Os resultados são detalhados em artigo publicado em 21 de abril na revista científica Psychological Medicine, da Cambridge University Press (Reino Unido). A pesquisa avaliou a prevalência de transtorno mental e fatores de risco associados no grupo acompanhado pelo Elsa Brasil. “Ao todo, foram avaliados 2.117 participantes do Elsa Brasil em três períodos ao longo da pandemia, entre maio e dezembro de 2020, por meio de questionários de ansiedade, depressão e estresse, aplicados de forma digital e on-line”, explica o professor do Instituto de Psiquiatria (IPq) da FMUSP, André Brunoni, um dos coordenadores do trabalho. “Os dados obtidos foram comparados com avaliações feitas pelo Elsa Brasil entre os anos de 2008 e 2010, 2012 e 2016 e 2018”.

Os pesquisadores verificaram sintomas de depressão, ansiedade, fadiga, insônia, preocupações físicas e mentais, pânico, fobias, compulsões e obsessões, e alterações de apetite. “A média de idade dos participantes é de 62,3 anos, e 58,2% são mulheres”, relata o professor. “A prevalência dos transtornos mentais continuou alta, entre 20% e 25%, mas não mudou de forma significativa na comparação com valores pré-pandemia.

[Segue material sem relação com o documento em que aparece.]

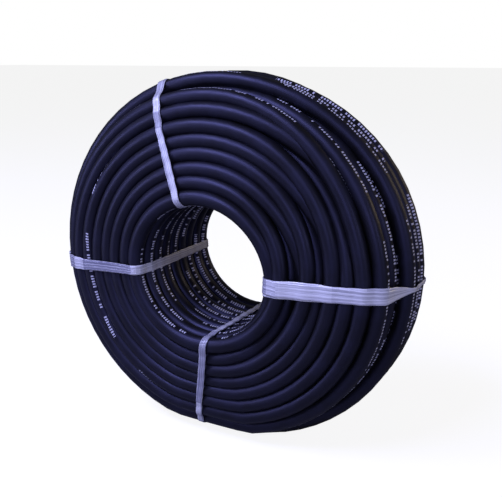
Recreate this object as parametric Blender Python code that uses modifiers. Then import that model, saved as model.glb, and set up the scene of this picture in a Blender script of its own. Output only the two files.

A taxa de transtorno mental comum oscilou entre 23,5% e 21,1%, enquanto a de transtornos depressivos foi de 3,3% para 2,8%. A de transtornos de ansiedade variou entre 13,8% e 8%.”

O estudo mostra que a presença de transtorno mental foi maior em mulheres, de baixa escolaridade e com menos de 60 anos, aponta Brunoni. “Idade mais jovem, sexo feminino, nível educacional inferior, etnia não branca e transtornos psiquiátricos anteriores foram associados a aumento das chances de transtornos psiquiátricos, enquanto autoavaliação de boa saúde e boa qualidade de relações estão ligadas ao risco reduzido”, afirma. “Quanto aos sintomas psiquiátricos, inclusive os de depressão, ansiedade e estresse, apesar de uma pequena redução, os níveis permanecem elevados em relação às avaliações feitas antes da pandemia.”

Efeito teto
Para abordar as possíveis razões que levaram à estabilidade dos níveis de transtornos mentais e sintomas psiquiátricos mesmo com as dificuldades surgidas com a pandemia, o professor faz uma distinção entre as duas situações. “Sintomas e diagnósticos são coisas diferentes”, salienta. “Ter um sintoma depressivo é algo normal na pandemia, diferente de um transtorno depressivo maior, que é uma síndrome com componentes genéticos e de história de vida.”

Brunoni observa que possivelmente os patamares de transtornos e sintomas já estavam tão altos que não permitiram uma elevação maior. “Por exemplo, antes da pandemia, quase um em cada quatro participantes do Elsa Brasil tinha um transtorno mental comum. Não havia mais espaço para aumentar, o que é chamado de ‘efeito teto’”, explica. “Outra explicação possível para o resultado é que as pessoas conseguiram manter a saúde mental ao evitar o isolamento, através de conexões digitais e home-office.”

“O próximo passo do estudo é identificarmos quem são as pessoas mais vulneráveis a apresentarem ou piorarem o transtorno mental comum, continuando esta avaliação ao longo de 2021”, planeja Brunoni.

Por meio da investigação de um grupo de 15 mil funcionários de seis instituições públicas de ensino superior e pesquisa do Nordeste, Sudeste e Sul do Brasil, o Elsa Brasil pesquisa a incidência e os fatores de risco para doenças crônicas, principalmente cardiovasculares e diabetes, sendo que entre os fatores indiretos estão as doenças relacionadas à saúde mental.

Os resultados da pesquisa são apresentados no artigo Prevalence and risk factors of psychiatric symptoms and diagnoses before and during the COVID-19 pandemic: findings from the Elsa-Brasil Covid-19 Mental Health Cohort, publicado em 21 de abril no site da revista científica Psychological Medicine, da Cambridge University Press (Reino Unido). O estudo foi liderado por André Brunoni, Isabela Bensenor e Paulo Lotufo, da Faculdade de Medicina da USP (FMUSP). O trabalho teve a colaboração de pesquisadores da Universidade Federal do Rio Grande do Sul (UFRGS), Universidade Federal do Espírito Santo (UFES), Harvard Medical School (Estados Unidos) e Oxford University (Reino Unido) e foi apoiado pela Fundação de Amparo à Pesquisa do Estado de São Paulo (Fapesp).